Mike’s Review: The Color Out of Space (2020)

★★★ out of ★★★★★
Directed by Richard Stanley

Is the ultimate test of a director the ability to grow, mature, and evolve?  Pick up new tricks, devices, and viewpoints?  Create new and unique takes on the film medium?  OR, is it the director’s job to figure out what formula works, stick with that, and never grow, mature, and evolve.  Sort of a “greatest hits” approach to filmmaking. 

Turns outs cult director Richard Stanley might be in the latter camp. For those unfamiliar with his non-traditional directorial through-line, Stanley has done a couple of films (Island of Dr. Moreau (uncredited) and Hardware), written a ton, directed some documentaries and music videos, but never really obtained that smash hit or even that film that audiences would forever associate with him.  He has a track record for sure, but it’s…uh…uneven. 

So why not throw an HP Lovecraft story his way?  Why indeed. 

HP Lovecraft stories in the film world have been a rather mercurial affair. The number of solid HP Lovecraft translated to celluloid is thin. Difficult to translate, too cosmically ethereal, and a dense and overwhelming freakout ultimately left to one’s own imagination. You might even conclude that Lovecraft-to-film is a cursed and foredoomed mission. All that enter will fail!

ATMOSfx! Woo!
Something doesn’t quite look right.

Richard Stanley approaches the assignment with a purposeful and maybe understandably 1980s pastiche. You see, it’s been done before — and has largely failed — Die, Monster, Die! (1965), The Curse (1987), Colour from the Dark (2008), and The Colour Out of Space (Die Farbe) (2010).  The 2020 flavor follows THE Nick Cage and his well-heeled family who have relocated from the big city to the spooky confines of the “blasted heath” of the wild west hills.  They’re living the good life, plenty of money, lots of Speilbergian family love, and an ample supply of water and alpacas.  That is until an outlandish purple/pink/lavender meteor hits their family farm and the weird gets real. Strange lights, shifts in time, off-putting vegetation, and garbled voices from the cosmos.  All are on display in a fully technical bum trip. 

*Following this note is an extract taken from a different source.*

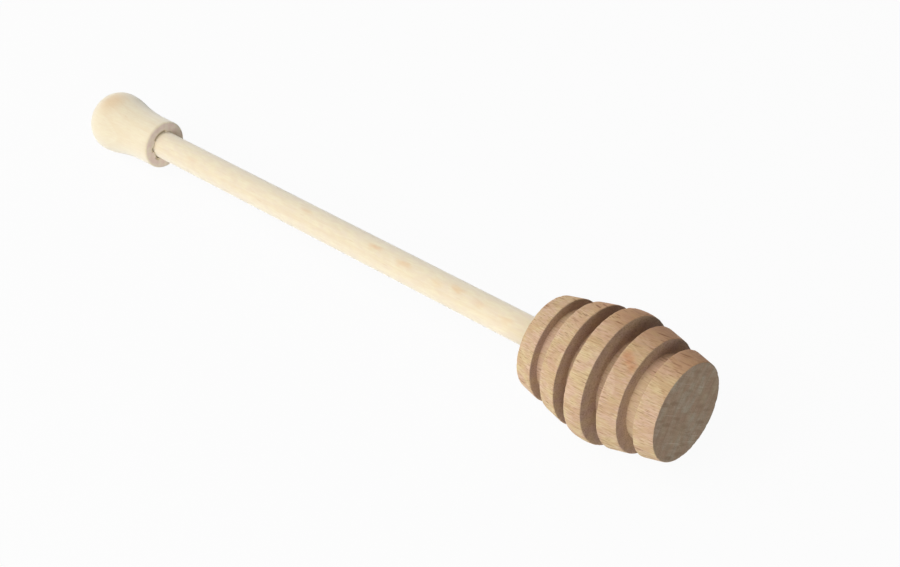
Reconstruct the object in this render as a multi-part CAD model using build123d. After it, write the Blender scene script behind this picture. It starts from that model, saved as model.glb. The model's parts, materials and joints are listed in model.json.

Punctuated by a couple of great scenes with the sublime Tommy Chong — not wandering too far from his hippy confines — the Color Out of Space mostly functions in style, pacing, and acting as a late 1980s horror film.  Really, there’s very little that’s new or innovative.  Nick Cage does what he’s supposed to.  Sometimes raw and real, but often silly and stilted. Most importantly Color Out of Space suffers from one major pitfall, lack of a true protagonist. Obviously, in Lovecraft’s 1927 book, the story is filtered through a local surveyor/hydrologist. While there is a surveyor/hydrologist in the film who bookends the story with a clever bit of narration, the character is mostly left alone and never really develops into any level of importance. All the characters, including Cage’s, meander in and out of the film with seemingly no purpose or point. In the end, the audience is left wondering who to follow and why. 

The Color Out of Space is, however, a good looking film.  There are some really wonderful practical effects.  An aggressive and frightening soundtrack.  And there are some wonderful jump scares — including an age-old cat jump scare. Even many elements of Nick Cage’s performance achieve a wonderful plateau of manic excellence. Yet, all these things don’t really add up to a singular movement that goes anywhere.  Maybe it’s the Lovecraft curse. Maybe it’s the lack of psychedelia.  Maybe it’s too much psychedelia. Whatever the issue, it’s fair to say the Color Out of Space is from a different past.  A past that audiences of a certain age may remember. We’ll call that past the 1980s. 

Color Out of Space is probably Rated R and in theaters now!